The court found that the allegedly defamatory statements were protected by a qualified privilege and respondent presented “no evidence of actual malice” to overcome the privilege. The statement was made among appellants’ executives as they decided whether to terminate respondent. Respondent did not allege that these executives published the statement in another context or outside the company. Thus, the court did not err in finding the statement to be subject to the qualified privilege. Because respondent did not allege malice or facts amounting to malice, there was no fact question for the jury to resolve.
Nevertheless, respondent contends instead that the statement is not qualifiedly privileged because it had no reasonable basis; Hilligoss asserts that appellants took no steps to verify whether he indeed engaged in a conflict of interest.

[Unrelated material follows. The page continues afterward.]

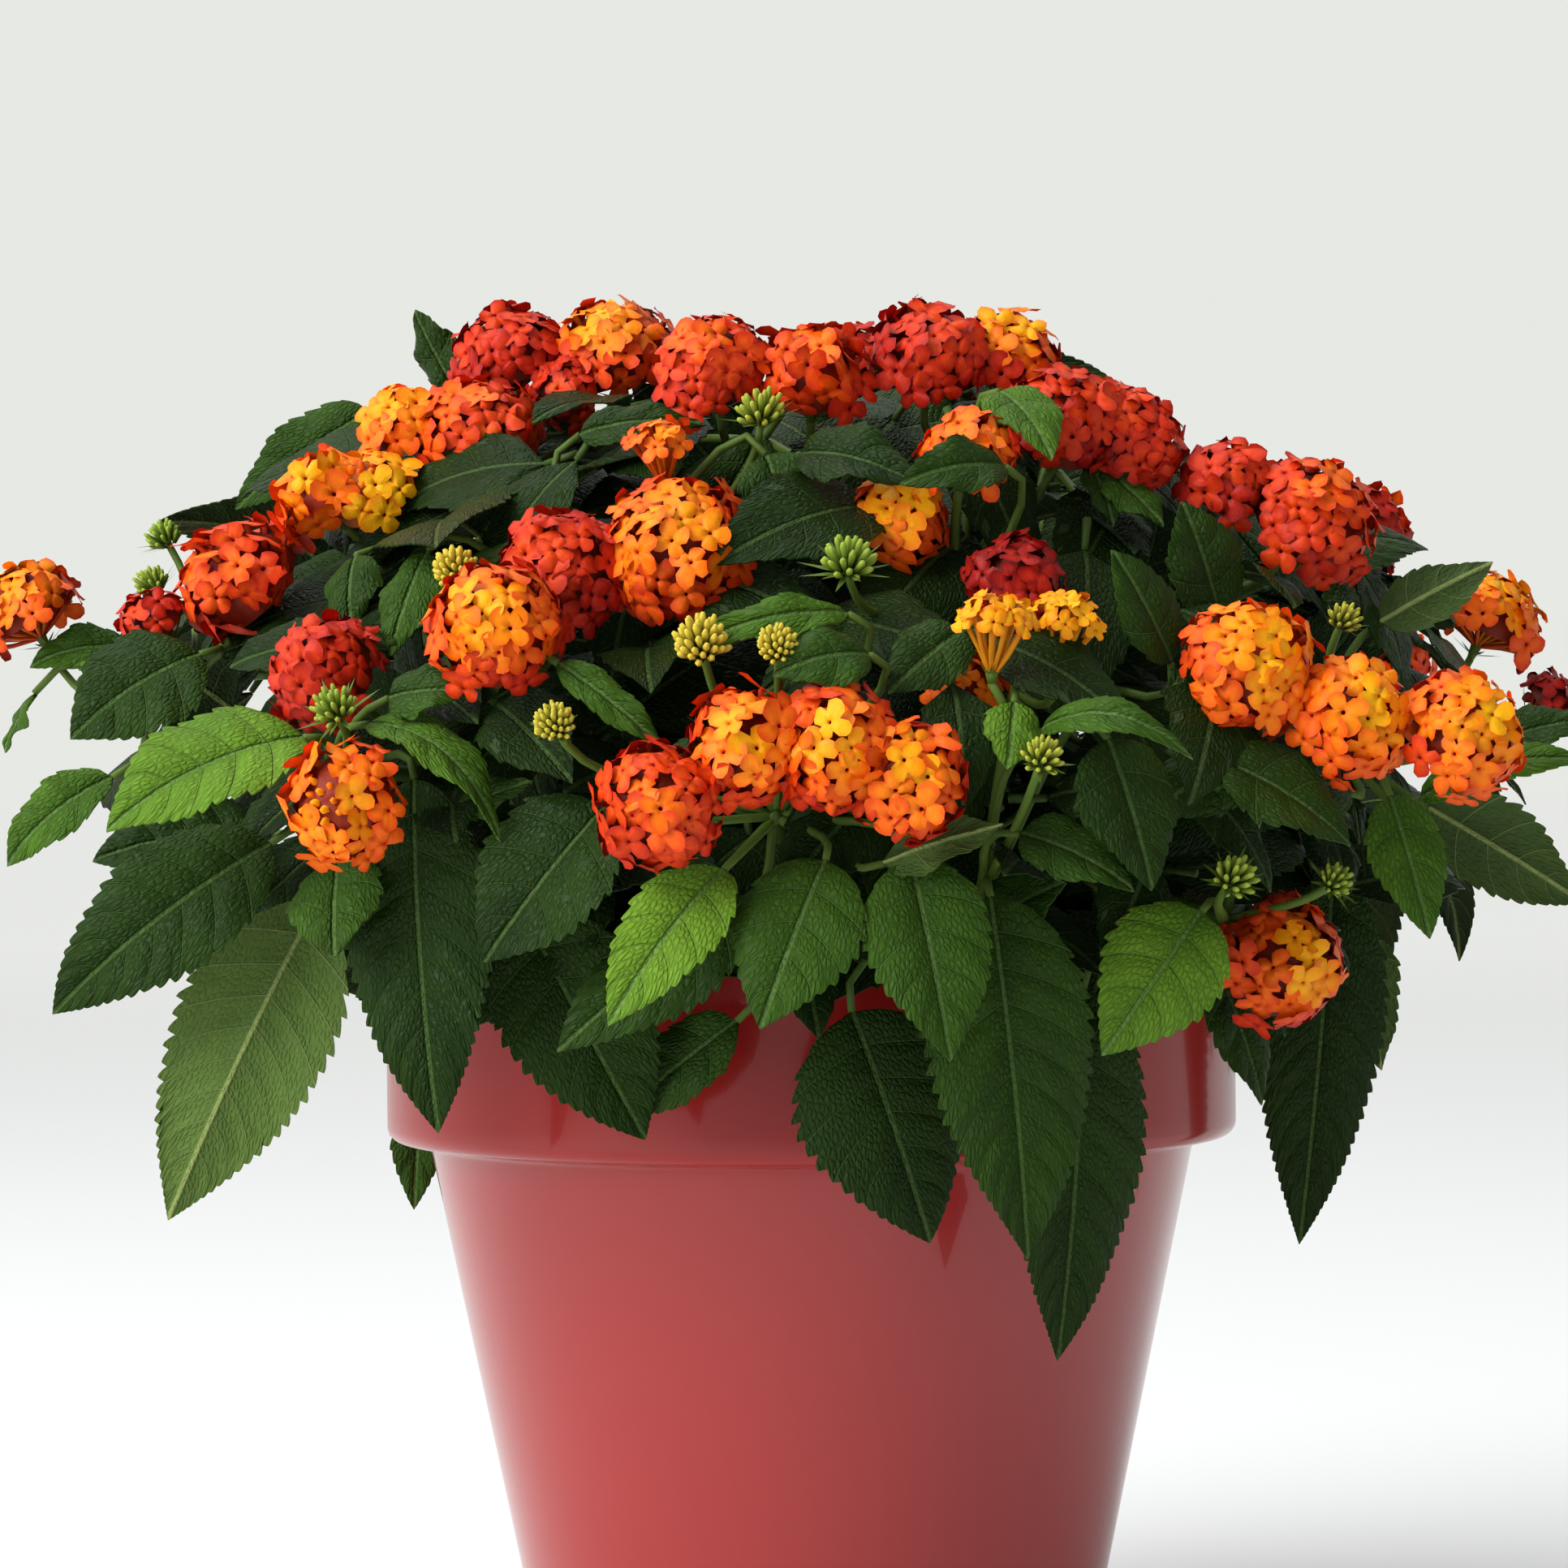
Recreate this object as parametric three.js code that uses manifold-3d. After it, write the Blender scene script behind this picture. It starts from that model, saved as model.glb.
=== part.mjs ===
// A lantana in full flower, grown in a round glossy pot with a tall collar.
// Millimetres, +Z up. The origin is the middle of the pot's foot, and the plant's front faces -Y.

import * as THREE from 'three';
import { ConvexHull } from 'three/addons/math/ConvexHull.js';
import * as BufferGeometryUtils from 'three/addons/utils/BufferGeometryUtils.js';
import Module from 'manifold-3d';

const wasm = await Module();
wasm.setup();

// ---------------------------------------------------------------- driving sizes

const POT = { height: 185, rimRadius: 100, collar: 52, neckRadius: 90, footRadius: 63, wall: 4, floor: 6 };
const POT_SIDES = 36;
const DRAIN = { count: 4, radius: 6, fromAxis: 38 };
const SOIL = { top: 170, crown: 5, rings: 3, grain: 1.4, sides: 18 };
const TRUNK = { radius: 6.5, foot: 138, top: 192, sides: 8, steps: 2 };
const BRANCH = { radius: 3, part: 0.26, sides: 4, steps: 2, sunk: 7, bow: 22, bowAt: 0.45 };
const STEM = { radius: 2.2, sides: 3, steps: 5 };
const STALK = { radius: 1, sides: 3, steps: 2, length: 30 };
const PETIOLE = { radius: 1, sides: 3, length: 16 };
const BLADE = { rib: 1.5, slant: 0.5, fullness: 0.62, point: 1.0 };
const HEAD = { florets: 8, cap: 98, lobe: 0.47, tip: 1.04, cup: 0.8, gap: 0.6, seat: 0.62 };
const FUNNEL = { florets: 7, cap: 66, lobe: 0.36, tip: 1.04, cup: 0.84, gap: 0.68, seat: 1.05 };
const BUDS = { florets: 9, cap: 120, lobe: 0, tip: 1, cup: 1, gap: 0, seat: 0.6 };
const FRONT_LEAF = { sunk: 18, arch: 0.04, broad: 20, faceFrom: 60, faceUp: 0.7 };
const HEAD_FACES_FROM = 25;
const CLEAR = 0.3;
const WAYS = { stems: 6, bends: 14, push: 0.035 };
const NOWHERE = -1;

// Places on the plant's front are named as they look to someone who stands EYE.distance in front of
// the pot's axis with their eye EYE.height up: u runs to the right and w runs up, both measured in the
// upright plane through the axis.
const EYE = { distance: 1150, height: 217 };

// The plant's outline: how far its leaves reach from the axis at each height.
const OUTLINE = [
  [330, 62], [306, 103], [287, 130], [268, 150], [245, 176], [217, 188],
  [190, 170], [165, 148], [130, 128], [90, 120],
];

// Every leafy shoot ends at an angle round the axis (0 is the front, + is to the right), a reach and a
// height. Its own leaf pairs are numbered down from its end.
const SHOOTS = [
  { name: 'left', angle: -74, reach: 158, height: 236, pairs: [] },
  { name: 'left_front', angle: -44, reach: 150, height: 220, pairs: [] },
  { name: 'low_left', angle: -27, reach: 132, height: 196, pairs: [] },
  { name: 'top_left', angle: -60, reach: 94, height: 286, pairs: [0, 1] },
  { name: 'mid_left', angle: -26, reach: 114, height: 254, pairs: [1] },
  { name: 'top_middle', angle: -14, reach: 44, height: 296, pairs: [1, 2] },
  { name: 'front', angle: -3, reach: 146, height: 210, pairs: [] },
  { name: 'mid_right', angle: 17, reach: 112, height: 248, pairs: [0, 1] },
  { name: 'top_right', angle: 50, reach: 72, height: 290, pairs: [1] },
  { name: 'high_right', angle: 67, reach: 118, height: 264, pairs: [1] },
  { name: 'right_front', angle: 50, reach: 148, height: 228, pairs: [] },
  { name: 'right', angle: 85, reach: 160, height: 234, pairs: [] },
  { name: 'low_right', angle: 40, reach: 140, height: 186, pairs: [] },
  { name: 'low_front', angle: 16, reach: 130, height: 192, pairs: [] },
  { name: 'back_right', angle: 117, reach: 150, height: 222, pairs: [0, 1] },
  { name: 'back_high_right', angle: 140, reach: 112, height: 268, pairs: [0, 1] },
  { name: 'back_middle', angle: 165, reach: 150, height: 216, pairs: [0, 1] },
  { name: 'back_top', angle: -168, reach: 84, height: 286, pairs: [0, 1] },
  { name: 'back_left', angle: -140, reach: 150, height: 224, pairs: [0, 1] },
  { name: 'back_high_left', angle: -112, reach: 126, height: 262, pairs: [0, 1] },
  { name: 'crown_top', angle: 172, reach: 18, height: 300, pairs: [0, 1] },
];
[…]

As appellants point out, even statements that later prove to be false can have a reasonable basis, and we find that appellants had a reasonable basis to infer (whether correct or not) that respondent was engaging in a conflict of interest.
Respondent contends that the court erred when it vacated, on its own motion, part of the damages award that represented the value of the lost stock options. The parties stipulated to damages and read the stipulation on the record. In its discretion, the court decreased the damages award because it found that recovery contravened the plain language of the stock option plan. But, as respondent points out, the court’s last order for judgment, dated April 11, 2001, appears to include the stock option portion of the damages award. We remand for the district court to clarify the amount of the award.
Affirmed in part and remanded in part.
* Retired judge of the Minnesota Court of Appeals, serving by appointment pursuant to Minn. Const. art. VI, § 10.